The next time there’s spam within reach and you’re tempted to share some with your dog, consider this fact:
The recommended daily sodium intake for dogs is about 22 milligrams per pound of body weight. A single can of spam contains more than double the daily sodium most dogs should have.
This means that an entire can of spam contains more than four times the amount of sodium a 20-pound dog should have daily.
Additionally, spam is also high in fat. While some fat is necessary for a dog’s diet, too much can lead to obesity, pancreatitis, and other health problems.
Veterinary experts recommend that dogs get no more than five percent of their daily calories from fat.
In the case of a typical 20-pound dog, that’s about two grams of fat per day. In contrast, a can of spam contains about 17 grams of fat, much more than most dogs should have in a day.
Spam also contains a significant amount of sugar. Generally, dogs don’t need any sugar in their diet. They can get all the nutrients they need from protein and fat. In fact, sugar can be harmful to dogs.
It can lead to weight gain and tooth decay, among other problems. Considering that one can of spam has about two grams of sugar, it’s best to avoid feeding it to your dog.
Flavorings and Preservatives
Many of the flavoring and preservatives in spam can be harmful to dogs. Monosodium glutamate, for example, is a common flavor enhancer that can cause headaches, weakness, and chest pain in dogs.
In addition, nitrates and nitrites are preservatives often found in spam that can cause problems like anemia and cancer in the long run.
My Dog Just Ate Spam. What Should I Do?
Suppose you’re ever in a situation where your dog has eaten spam, and you’re not sure how much. In that case, it’s essential to watch for signs of illness or digestive upset.
Common symptoms include:
- lack of appetite
- frequent urination
If your dog is showing any of these signs, there are some quick remedies you can try out at home:
- Start by offering your dog plenty of fresh water to drink. The vomiting and diarrhea dehydrate your dog’s body, so it’s essential to replenish your dog’s fluids and keep it hydrated.
- If your dog is vomiting, withhold food for 12-24 hours and then offer small, frequent meals of bland, easy-to-digest food, such as white rice.
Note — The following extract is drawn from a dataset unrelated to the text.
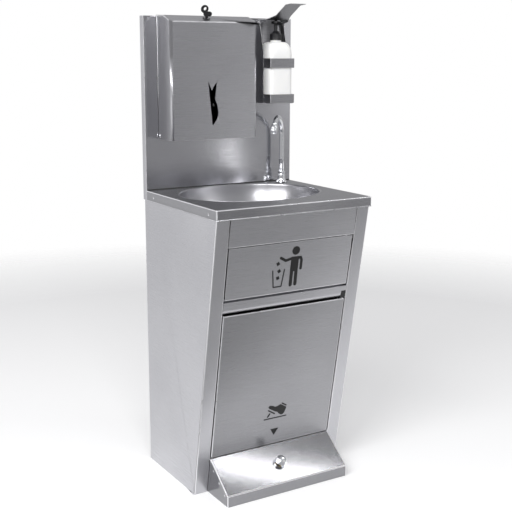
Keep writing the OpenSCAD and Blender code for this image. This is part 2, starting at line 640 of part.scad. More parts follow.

This can help to settle their stomach and ease any digestive upset.
- For diarrhea, you can try feeding your dog boiled chicken or white rice mixed with some plain yogurt. This can help to settle their stomach and bind up any loose stool.
If they’re still not feeling better or display more severe signs such as seizures, difficulty breathing, or an elevated heartbeat, it’s time to take them to the vet immediately.
With proper treatment, most dogs will recover from eating spam without any lasting effects.
Alternatives to Spam
If you’re ever in a bind and need to feed your dog some quick protein, there are a few other options you can try:
- Plain-cooked hamburger meat or chicken is always a good choice, as long as it’s not seasoned with spices or sauces.
- You can also give them some cottage cheese or boiled eggs. These two are great examples of dog-friendly high-protein foods that can be given as a snack or added to their regular meal. Not only are they natural and unprocessed, but they’re also easy to digest for canines.
- Jerky chews or meat-based dog treats are other good options, as long as they don’t contain any harmful additives.
These options will give your dog the necessary nutrients without potential health risks.
Closing Thoughts: Can Dogs Eat Spam?
Yes, they can, in small amounts, but preferably and ideally not. While it probably won’t kill them on the spot, it’s not particularly good for them either.
There’s no doubt that we love our furry friends. Otherwise, we wouldn’t go to such great lengths to ensure they’re healthy and happy. If spam is unhealthy for us, it’s probably not the best idea to feed it to our dogs too.